Chapters throughout the book, all entitled "Joseph in the Darkness", seem to consist of Joseph addressing his father, relating events as decades pass between encounters with Lewis. At the end we discover where these conversations take place.

Lewis is simply in love with Mendoza. He initially contacts Joseph to try to find out why Mendoza disappeared in 1863. Through the following decades and centuries, he stumbles across clues to the Company's real origins, but in following them he may just be following a trail of breadcrumbs laid by the Company itself.

A major plot element throughout the book is that all the cyborgs have implants that transmit everything they see and hear to a central database. Much of the plot is driven by attempts to circumvent this.

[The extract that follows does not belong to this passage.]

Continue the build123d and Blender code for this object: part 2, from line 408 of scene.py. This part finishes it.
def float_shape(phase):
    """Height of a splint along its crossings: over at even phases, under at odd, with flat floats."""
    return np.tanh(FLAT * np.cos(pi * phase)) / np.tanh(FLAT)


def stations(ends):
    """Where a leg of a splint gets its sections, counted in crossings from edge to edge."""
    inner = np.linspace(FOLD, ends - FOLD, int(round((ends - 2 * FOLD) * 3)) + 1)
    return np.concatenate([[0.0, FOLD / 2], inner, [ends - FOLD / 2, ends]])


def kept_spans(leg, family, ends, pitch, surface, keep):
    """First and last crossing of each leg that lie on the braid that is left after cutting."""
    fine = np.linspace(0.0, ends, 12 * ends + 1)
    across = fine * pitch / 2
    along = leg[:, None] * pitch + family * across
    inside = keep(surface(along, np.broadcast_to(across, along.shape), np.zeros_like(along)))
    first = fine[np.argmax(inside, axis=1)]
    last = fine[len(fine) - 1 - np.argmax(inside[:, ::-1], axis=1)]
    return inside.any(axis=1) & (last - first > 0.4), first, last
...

Socially the book presents a dystopic view of the future. Not only does the U.S.A. fragment, California descending into anarchy, but the rise of extreme animal rights agitation and various prohibition movements means that in the future meat-eating, coffee, alcohol, tobacco, chocolate and all manner of other social and private stimulants are illegal.

In the future, Britain is somewhat resurgent as a country, despite being wracked by domestic terrorism. It also becomes clear that the Company's origins are there. People in general are not doing well, though. The population is declining in many countries, partly due to a rash of unexplained epidemics, partly due to disgust with the process of procreation itself.

==Allusions/references to actual history, geography and current science==
New Syon House in the story is a fictional building in London. Syon House is a real mansion by the Thames, opposite Kew.

Bodega Bay is well known as the site for much of the filming of the movie The Birds. It is also close to Drake's Bay, once thought to be the site of Sir Francis Drake's landing on the American mainland. One of the main plot points of this series is the discovery of certain artifacts on Santa Catalina by members of the Drake expedition.